Snow Beers and Ghost Homes

What’s so special about Mr Chan’s snow beers…?

I wanted to know. So, from my guesthouse on Concubine Lane, I strolled the few blocks to Mr Chan’s.

It turned out Mr Chan’s was just pouring cold beer into frozen glasses and serving it up in the sweltering dusk.

When it hits the glass, the beer turns to icy foam.

So I took a seat and licked the frost.

Grouped around me on garden furniture were the youth of Ipoh.

Ipoh, in central Malaysia, was once the richest town in Southeast Asia. A tin town, a boom town for Chinese miners from the 1880s to the roaring twenties.

Pan handlers, swindlers, shovel sellers, and prostitutes all came to live on the banks of the Kinta River. Dotted around town today are the monstrous relics…huge dredging machines rusting and clad in tropical foliage.

The money is gone but the town remains. A sleepy old burgh with nothing much to do but watch the fireflies dance on the banks of the Kinta—a languid muddy flow—and sip on frozen beer. (I am told the place is famed for its beansprouts but there’s only so much excitement a man can take…)

So, why was I in Ipoh?

It’s location for a start. Ipoh is about half-way between the Malaysian capital, Kuala Lumpur, and the colonial wonders of Penang. It’s also a gateway to the Cameron Highlands where British colonials once escaped the heat with afternoon tea in mock-Tudor mansions. Then there are cave temples and glorious scenery…

So a small but steady flow of tourists could be expected to pass through. And I wondered if there was an opportunity.

Malaysia is the only country in Southeast Asia where foreigners can buy freehold.

And I’m a big fan of shophouses…

I first discovered shophouses on an extended trip to Penang—a large island in the Andaman Sea and a premier expat haven.

The colonial quarter of the capital, Georgetown, is full of them. Shophouses were designed to be narrow at the front but very deep, going way back. The point was to accommodate as many street-facing businesses as possible. They usually have a veranda where goods would have been displayed. Courtyards in the interior helped air flow though the building.

I knew Ipoh had an old town, some of it restored, but the internet was scant on details. So I took a trip…and there I was drinking snow beer.

The real estate I viewed wasn’t super exciting but I did come across a “ghost bargain.”

That’s what I call them anyway.

In the heart of town, on the busiest square, I found a large property completely abandoned. Commerce was all around. Every other building occupied. When I asked my contact why this one was almost derelict I was told that a woman had been hit by a bus outside the house…so no one wanted it.

Ghost bargains are common enough in China and Southeast Asia. I first came across this phenomenon in Penang.

On Armenian Street in the heart of the gentrified old town was an abandoned but fine-looking colonial-era house.
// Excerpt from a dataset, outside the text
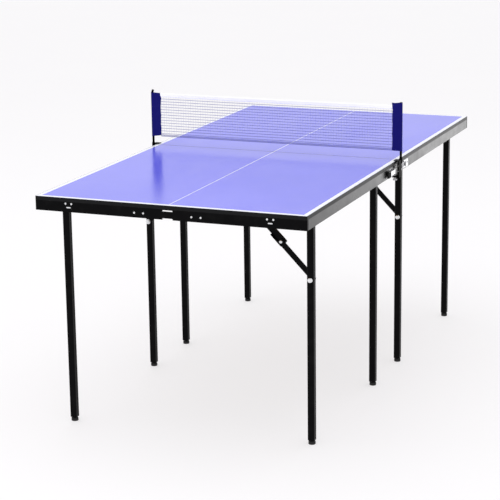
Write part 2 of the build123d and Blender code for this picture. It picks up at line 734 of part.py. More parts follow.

I was told this short and simple story…

When the Japanese occupied Penang in 1941 the man who owned this house became a collaborator. And when the Japanese were defeated this man was executed. So no local wanted anything to do with the house.

Bad juju. Or in this case, feng shui.

Feng Shui is serious business in Chinese culture. So much so that entire neighborhoods can be considered a bad buy by believers and some city authorities will pay out compensation for anyone whose qi (energy) is affected by municipal construction.
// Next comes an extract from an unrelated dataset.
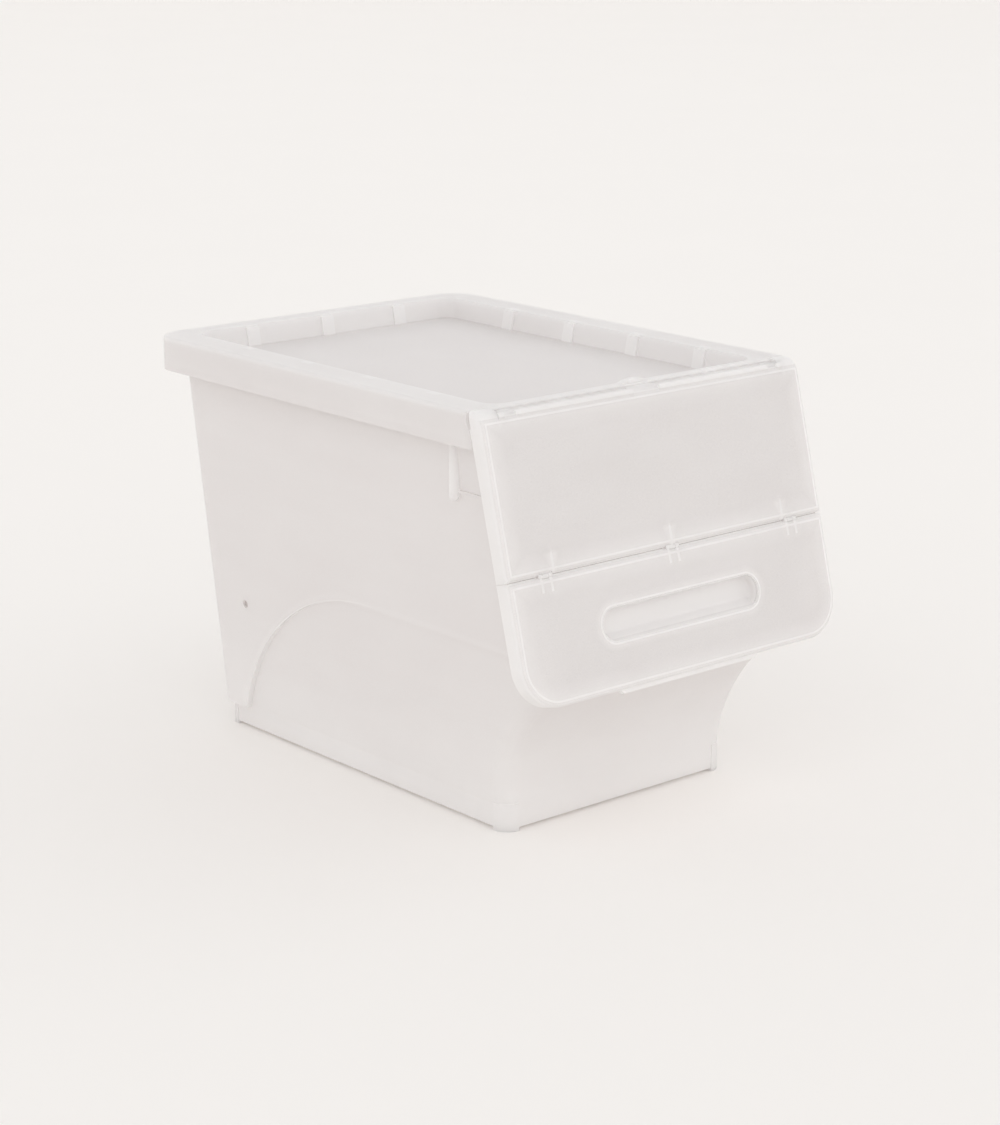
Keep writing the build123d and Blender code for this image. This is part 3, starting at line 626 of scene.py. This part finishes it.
def make_floor():
    """A wide round floor that curves up into a low backdrop far away, all the way round."""
    rings = floor_rings()
    verts = [(0.0, 0.0, 0.0)]
    for radius, z in rings:
        for spoke in range(FLOOR_SPOKES):
            angle = 2 * math.pi * spoke / FLOOR_SPOKES
            verts.append((radius * math.cos(angle), radius * math.sin(angle), z))
    faces = []
    for spoke in range(FLOOR_SPOKES):
        following = (spoke + 1) % FLOOR_SPOKES
        faces.append((0, 1 + spoke, 1 + following))
        for ring in range(len(rings) - 1):
            near = 1 + ring * FLOOR_SPOKES
            far = near + FLOOR_SPOKES
            faces.append((near + spoke, far + spoke, far + following, near + following))
    mesh = bpy.data.meshes.new("floor")
    mesh.from_pydata(verts, [], faces)
    mesh.polygons.foreach_set("use_smooth", [True] * len(mesh.polygons))
    mesh.materials.append(floor_material())
    floor = bpy.data.objects.new("floor", mesh)
    bpy.context.scene.collection.objects.link(floor)


def soft_sun(name, direction, softness, strength):
    """Light from far away, as even over the floor as over the bin."""
    data = bpy.data.lights.new(name, "SUN")
    data.angle = math.radians(softness)
    data.energy = strength
    light = bpy.data.objects.new(name, data)
    bpy.context.scene.collection.objects.link(light)
    light.location = Vector(direction) * SUN_DISTANCE
    light.rotation_mode = "QUATERNION"
    light.rotation_quaternion = (-Vector(direction)).to_track_quat("-Z", "Y")


def make_light():
    """A soft tent, brighter round the sides than overhead, with two faint soft lamps."""
    world = bpy.data.worlds.new("studio")
    world.use_nodes = True
    tree = world.node_tree
    direction = tree.nodes.new("ShaderNodeTexCoord")
    parts = tree.nodes.new("ShaderNodeSeparateXYZ")
    height = tree.nodes.new("ShaderNodeMapRange")
    height.inputs["From Min"].default_value = 0.0
    height.inputs["From Max"].default_value = TENT_TOP_FROM
    height.inputs["To Min"].default_value = TENT_SIDE
    height.inputs["To Max"].default_value = TENT_TOP
    tree.links.new(direction.outputs["Generated"], parts.inputs["Vector"])
    tree.links.new(parts.outputs["Z"], height.inputs["Value"])
    background = tree.nodes["Background"]
    tree.links.new(height.outputs["Result"], background.inputs["Strength"])
    background.inputs["Color"].default_value = TENT_COLOUR
    bpy.context.scene.world = world
    soft_sun("key", direction=(-0.8, -1.0, 1.5), softness=60, strength=0.30)
    soft_sun("fill", direction=(1.2, -0.8, 1.2), softness=70, strength=0.20)


def set_view_and_bounces():
    """Plain colours, and enough bounces for light to cross all the walls and come back."""
    scene = bpy.context.scene
    scene.view_settings.view_transform = "Standard"
    scene.cycles.transparent_max_bounces = 32
    scene.cycles.max_bounces = 16
    scene.cycles.diffuse_bounces = 12


make_camera()
make_floor()
make_light()
dress_bin()
set_view_and_bounces()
Honestly, I am not clear on how ghosts and feng shui fit together…I know it’s all about energy and harmonizing people with their environment.

I think the point is to retain as much positive energy as possible. Apparently water helps. It holds on to qi so I guess having a pool or being oceanfront is good. But then, that’s a selling point in any culture.
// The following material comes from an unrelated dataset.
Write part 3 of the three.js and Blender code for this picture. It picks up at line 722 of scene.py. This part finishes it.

I’ve heard that a property can be viewed like the human body. The middle of the house is a heart, so you wouldn’t want your bathroom there.

I know that the developer of a luxury apartment building in London hired a feng shui master when designing it because he wanted to market to wealthy Chinese.

And here’s a weird one; I’ve come across a real estate agency in Hong Kong that specializes in tracking tragic events. I’m not sure they still do, but their team combed through the local news reports and death notices. You could search for haunted houses.

The Chinese may fear ghosts but many of the foreign residents of Hong Kong will snap up a bargain…especially as it’s among the world’s most expensive real estate markets. And that’s despite the recent protests. (Article on that here.)

On my travels I’ve heard stories of unscrupulous real estate agents making up tales of ghosts. Earlier this year a real estate company sued a social media account which claimed one of their office buildings was “attracting negative energy” and that the buildings’ layout was “inauspicious.”

With Chinese buyers flooding into global real estate markets in recent years, it’s worth understanding what motivates and moves them as buyers…and as sellers.

I haven’t even mentioned lucky numbers. That’s a whole other thing.

Bottom-line, as a global real estate investor it pays to know your market. When it’s time to exit an investment, knowing the nuances of your buyer’s culture could be key to maximizing your returns.